Ma dietro a quegli interpreti c’era una visione politica complessiva della città. C’era la volontà di mettere al centro lo sviluppo culturale, e quindi economico, della propria città, del proprio paese. La politica creava le condizioni ottimali all’interno delle quali esplodeva e si concretizzava in opera artistica, il sentire  comune di ogni epoca. Tali condizioni facevano aumentare la gravità attrattiva delle città facendole diventare centri di espressione culturale mondiali.

Molte città sono state prese da questa febbre produttiva ed espressiva. E tale febbre non ha preso solo una ristretta cerchia elitaria. Al contrario è stata una febbre di popolo che si sentiva parte di un progetto comune e al quale voleva dare il proprio contributo, piccolo che fosse. Pensiamo alla Barcellona delle Olimpiadi del 92, alla Parigi di Mitterrand, alla Berlino della riunificazione post muro, pensiamo alla New York e alla Copenhagen di oggi. Progetti sociali di straordinario valore che hanno prodotto identità culturali forti.

Questo deve fare la politica. Creare le condizioni attrattive perché quella febbre culturale si produca e riesca a raccontare a tutti chi siamo oggi. Rendere in opere d’arte concrete la nostra vita. Sì perché chi racconterà ai nostri posteri chi siamo stati, su quali passioni abbiamo vissuto, in che cosa abbiamo creduto e cosa abbiamo amato, non saranno i conti in banca o quante macchine o case siamo riusciti ad acquistare. Al contrario. La conoscenza del nostro sentire passerà ai posteri com’è sempre stato, attraverso le opere d’arte che sono condensazione di sentire comune portato all’evidenza di tutti. 

Il progresso sociale tramite quello culturale.

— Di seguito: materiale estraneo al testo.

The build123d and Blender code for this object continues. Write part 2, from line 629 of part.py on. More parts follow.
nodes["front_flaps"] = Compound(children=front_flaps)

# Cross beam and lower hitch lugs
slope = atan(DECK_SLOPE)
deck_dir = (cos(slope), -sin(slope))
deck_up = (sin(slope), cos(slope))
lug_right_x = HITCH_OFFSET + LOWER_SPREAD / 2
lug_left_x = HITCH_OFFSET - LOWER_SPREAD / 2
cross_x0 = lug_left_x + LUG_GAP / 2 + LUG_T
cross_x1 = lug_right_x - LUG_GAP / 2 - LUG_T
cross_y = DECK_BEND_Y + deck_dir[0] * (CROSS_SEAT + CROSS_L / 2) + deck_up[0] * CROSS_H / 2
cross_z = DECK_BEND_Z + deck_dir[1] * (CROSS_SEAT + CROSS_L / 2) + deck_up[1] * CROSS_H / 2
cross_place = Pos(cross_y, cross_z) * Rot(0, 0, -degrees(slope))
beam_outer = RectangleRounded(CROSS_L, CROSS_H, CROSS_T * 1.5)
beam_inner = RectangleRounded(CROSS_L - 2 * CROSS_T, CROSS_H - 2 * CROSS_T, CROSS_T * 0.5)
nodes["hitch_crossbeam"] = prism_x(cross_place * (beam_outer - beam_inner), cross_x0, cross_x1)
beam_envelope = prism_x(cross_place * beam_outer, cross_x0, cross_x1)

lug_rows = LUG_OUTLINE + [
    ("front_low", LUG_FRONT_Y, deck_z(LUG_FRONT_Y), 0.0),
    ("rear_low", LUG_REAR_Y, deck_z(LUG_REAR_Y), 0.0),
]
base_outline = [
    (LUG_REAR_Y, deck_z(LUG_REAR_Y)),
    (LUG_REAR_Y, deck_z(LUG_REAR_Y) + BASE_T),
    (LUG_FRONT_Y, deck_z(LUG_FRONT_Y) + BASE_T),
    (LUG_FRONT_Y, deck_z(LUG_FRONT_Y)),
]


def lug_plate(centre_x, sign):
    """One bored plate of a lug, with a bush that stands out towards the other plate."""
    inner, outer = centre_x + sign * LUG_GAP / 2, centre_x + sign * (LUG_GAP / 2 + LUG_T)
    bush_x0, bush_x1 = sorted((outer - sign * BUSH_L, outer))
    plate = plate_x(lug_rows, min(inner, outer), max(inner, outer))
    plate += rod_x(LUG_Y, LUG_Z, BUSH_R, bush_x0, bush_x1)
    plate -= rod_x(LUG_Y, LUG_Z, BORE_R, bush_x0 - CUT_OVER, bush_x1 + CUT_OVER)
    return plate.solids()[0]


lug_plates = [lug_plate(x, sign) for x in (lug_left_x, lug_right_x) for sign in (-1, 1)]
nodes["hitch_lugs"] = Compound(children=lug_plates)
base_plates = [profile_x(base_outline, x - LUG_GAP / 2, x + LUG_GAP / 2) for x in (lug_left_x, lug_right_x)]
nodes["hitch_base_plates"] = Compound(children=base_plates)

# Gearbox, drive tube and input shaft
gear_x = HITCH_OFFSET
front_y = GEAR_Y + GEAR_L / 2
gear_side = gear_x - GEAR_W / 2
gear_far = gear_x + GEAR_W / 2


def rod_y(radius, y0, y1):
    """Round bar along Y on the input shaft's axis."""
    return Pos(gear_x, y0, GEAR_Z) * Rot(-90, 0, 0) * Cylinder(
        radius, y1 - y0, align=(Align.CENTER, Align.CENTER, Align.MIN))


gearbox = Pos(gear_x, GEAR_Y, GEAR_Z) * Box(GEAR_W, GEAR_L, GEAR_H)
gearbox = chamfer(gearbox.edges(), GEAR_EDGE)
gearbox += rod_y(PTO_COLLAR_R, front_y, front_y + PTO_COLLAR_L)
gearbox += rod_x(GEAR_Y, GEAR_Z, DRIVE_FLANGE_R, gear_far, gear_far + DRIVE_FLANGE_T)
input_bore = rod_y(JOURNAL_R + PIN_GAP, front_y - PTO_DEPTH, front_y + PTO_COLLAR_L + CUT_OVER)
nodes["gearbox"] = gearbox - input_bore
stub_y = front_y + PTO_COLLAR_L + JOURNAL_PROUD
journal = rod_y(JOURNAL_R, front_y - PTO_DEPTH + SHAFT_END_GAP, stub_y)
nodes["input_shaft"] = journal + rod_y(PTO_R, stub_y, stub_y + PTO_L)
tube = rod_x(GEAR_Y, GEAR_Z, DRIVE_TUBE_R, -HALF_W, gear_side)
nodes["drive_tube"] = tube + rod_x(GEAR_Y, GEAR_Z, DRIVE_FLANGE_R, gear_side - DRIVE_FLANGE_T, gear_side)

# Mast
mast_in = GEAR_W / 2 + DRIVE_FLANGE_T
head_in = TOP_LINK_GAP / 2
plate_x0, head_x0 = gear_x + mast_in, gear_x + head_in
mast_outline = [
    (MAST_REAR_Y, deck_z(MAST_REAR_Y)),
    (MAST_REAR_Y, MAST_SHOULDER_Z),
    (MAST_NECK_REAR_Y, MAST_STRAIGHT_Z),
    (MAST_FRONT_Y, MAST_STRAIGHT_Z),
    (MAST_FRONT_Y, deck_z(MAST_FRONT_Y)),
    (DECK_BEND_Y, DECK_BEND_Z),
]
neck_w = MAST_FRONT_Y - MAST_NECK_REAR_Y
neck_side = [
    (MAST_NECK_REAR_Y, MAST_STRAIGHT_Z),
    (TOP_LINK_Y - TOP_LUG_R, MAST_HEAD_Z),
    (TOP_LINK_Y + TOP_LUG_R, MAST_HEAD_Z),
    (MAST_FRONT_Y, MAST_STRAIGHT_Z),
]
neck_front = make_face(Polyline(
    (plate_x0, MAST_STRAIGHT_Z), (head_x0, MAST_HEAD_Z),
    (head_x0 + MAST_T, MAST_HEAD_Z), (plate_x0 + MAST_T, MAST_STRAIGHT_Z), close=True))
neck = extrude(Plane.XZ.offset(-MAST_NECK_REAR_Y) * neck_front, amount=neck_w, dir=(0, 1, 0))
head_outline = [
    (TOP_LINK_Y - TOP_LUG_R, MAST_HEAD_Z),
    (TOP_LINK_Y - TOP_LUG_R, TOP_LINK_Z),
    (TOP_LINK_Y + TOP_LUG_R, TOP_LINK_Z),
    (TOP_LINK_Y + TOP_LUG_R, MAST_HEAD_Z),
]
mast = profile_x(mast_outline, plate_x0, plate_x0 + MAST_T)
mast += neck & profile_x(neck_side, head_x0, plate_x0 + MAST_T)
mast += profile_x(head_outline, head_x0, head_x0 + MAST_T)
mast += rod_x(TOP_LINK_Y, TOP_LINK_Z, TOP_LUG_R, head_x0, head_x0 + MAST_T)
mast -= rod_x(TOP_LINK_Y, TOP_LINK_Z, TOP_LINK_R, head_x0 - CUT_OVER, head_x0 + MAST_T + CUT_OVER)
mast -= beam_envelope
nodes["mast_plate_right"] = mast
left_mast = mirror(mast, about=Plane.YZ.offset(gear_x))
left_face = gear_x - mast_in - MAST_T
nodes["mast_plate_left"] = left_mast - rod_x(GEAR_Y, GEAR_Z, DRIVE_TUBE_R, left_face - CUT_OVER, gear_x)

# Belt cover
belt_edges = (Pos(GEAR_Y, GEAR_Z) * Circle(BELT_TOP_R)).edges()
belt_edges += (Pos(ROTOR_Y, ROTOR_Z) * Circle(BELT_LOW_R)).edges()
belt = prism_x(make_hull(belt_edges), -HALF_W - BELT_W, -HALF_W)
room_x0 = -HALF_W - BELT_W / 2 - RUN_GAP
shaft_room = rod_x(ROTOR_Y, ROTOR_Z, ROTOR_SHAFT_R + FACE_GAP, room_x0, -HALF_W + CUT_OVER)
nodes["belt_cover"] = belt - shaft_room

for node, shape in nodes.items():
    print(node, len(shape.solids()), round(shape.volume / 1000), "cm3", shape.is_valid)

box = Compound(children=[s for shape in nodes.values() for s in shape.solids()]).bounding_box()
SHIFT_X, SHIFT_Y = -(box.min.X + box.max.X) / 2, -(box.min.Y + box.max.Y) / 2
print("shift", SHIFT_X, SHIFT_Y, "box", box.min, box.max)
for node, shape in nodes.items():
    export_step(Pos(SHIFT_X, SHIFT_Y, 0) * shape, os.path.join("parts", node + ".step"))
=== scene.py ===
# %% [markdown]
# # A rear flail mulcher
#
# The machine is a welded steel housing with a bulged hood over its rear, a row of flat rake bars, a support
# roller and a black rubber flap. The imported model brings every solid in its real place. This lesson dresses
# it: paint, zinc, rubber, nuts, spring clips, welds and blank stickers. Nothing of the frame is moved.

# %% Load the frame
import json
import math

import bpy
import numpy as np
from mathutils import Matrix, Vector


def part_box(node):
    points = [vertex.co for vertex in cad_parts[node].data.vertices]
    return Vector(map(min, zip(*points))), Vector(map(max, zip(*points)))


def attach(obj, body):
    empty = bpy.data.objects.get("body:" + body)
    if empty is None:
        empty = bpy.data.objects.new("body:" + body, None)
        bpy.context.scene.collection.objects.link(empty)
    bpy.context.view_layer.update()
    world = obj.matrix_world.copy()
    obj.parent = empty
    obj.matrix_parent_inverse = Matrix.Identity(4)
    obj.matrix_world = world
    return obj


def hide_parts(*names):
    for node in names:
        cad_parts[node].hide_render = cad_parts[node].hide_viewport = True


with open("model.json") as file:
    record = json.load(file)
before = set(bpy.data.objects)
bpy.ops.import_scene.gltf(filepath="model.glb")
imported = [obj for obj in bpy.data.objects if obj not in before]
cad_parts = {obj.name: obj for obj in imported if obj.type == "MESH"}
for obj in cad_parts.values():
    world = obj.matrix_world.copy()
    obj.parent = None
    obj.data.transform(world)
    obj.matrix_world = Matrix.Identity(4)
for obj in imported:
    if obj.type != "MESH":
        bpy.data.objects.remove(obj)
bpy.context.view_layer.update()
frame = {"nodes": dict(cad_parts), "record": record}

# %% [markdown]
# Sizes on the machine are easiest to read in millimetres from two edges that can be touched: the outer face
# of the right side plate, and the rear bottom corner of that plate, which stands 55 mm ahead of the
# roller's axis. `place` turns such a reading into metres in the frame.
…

Per questo è importante cercare i più capaci (soprattutto attraverso sistemi di competizione virtuosi), per questo serve essere attrattivi. Per questo serve avere una visione integrata della città. Per questo non ci serve una città impaludata dall’apatia che è l’esatto contrario della passione. La passione ed il fervore culturale partono dalla possibilità di poter far parte in prima persona di un progetto unico. Questo attira i più capaci, giovani o meno giovani che siano. L’apatia, l’arrocco su posizioni di privilegio e la certezza che gli incarichi “ad personam” soffochino il fuoco della passione culturale e non permettano a chi è effettivamente più capace e bravo di esprimersi, respinge i capaci e blocca lo sviluppo culturale ed economico.

E’ in questo stato di cose oggi si trova Roma, ma anche altre città italiane. Ferme. Apatiche. Senza un orizzonte che non sia la risoluzione dei problemi primari (buche e immondizia), che proprio non riescono a far innamorare nessuno, ma che anzi generano ulteriori frizioni.

E’ l’incarico “ad personam”, su progetti importanti, l’esemplificazione massima di come una città non dovrebbe procedere: dove non c’e’ competizione, c’è il ristagno culturale e la certezza di non trovarsi in un luogo performante capace di produrre espressione artistica.

Ho chiesto al Sindaco Gualtieri, in occasione della chiusura del festival dell’architettura FAR dell’Ordine degli architetti ppc di Roma e provincia, un progetto coraggioso che facesse innamorare i suoi cittadini. 

Chiusura del Festival dell’Architettura “FAR” dell’Ordine degli Architetti di Roma e Provincia.

La partenza deve essere dal suo funzionamento complessivo. L’obiettivo deve essere creare i presupposti di una città con forte attrazione culturale e quindi economica: partire dalla velocità di espressione e concretizzazione degli investimenti; dal riassetto degli uffici pubblici che devono funzionare, che devono avere le adeguate risorse umane e materiali; dalla digitalizzazione; dalla capacità di reazione dei provvedimenti pubblici; dalla effettiva capacità di semplificare; dall’educazione alla partecipazione dei giovani alla cosa pubblica; dal funzionamento delle infrastrutture; da una struttura capace di immaginare evoluzioni prima sociali e poi territoriali che rigenerino i quartieri delle nostre città, con investimenti pubblico privato; dalla riforma propositiva delle scuole; dalla riforma propositiva del curarsi, del vivere, del giocare, dello spostarsi e dell’abbeverarsi alla fonte della cultura. 

E tutto questo realizzarlo con le forze migliori selezionate su base meritocratica, in assenza di incarichi diretti. Tutti devono partire con le stesse possibilità. E la proposta migliore in ogni settore deve poter essere costruita in tempi rapidissimi.

Non c’e’ un progetto che si possa proporre senza integrare tutti questi fattori e farli diventare un unico progetto. E questo è compito della politica. Questi problemi sono, alla stessa stregua di buche ed immondizia, necessità primarie che devono essere risolte per poter far diventare le nostre città, di nuovo, centri gravitazionali di sviluppo economico e culturale, e ultimo, ma non ultimo,  saremo finalmente in grado, come accaduto in passato, di raccontare ai nostri posteri chi siamo stati e, soprattutto, che siamo esistiti.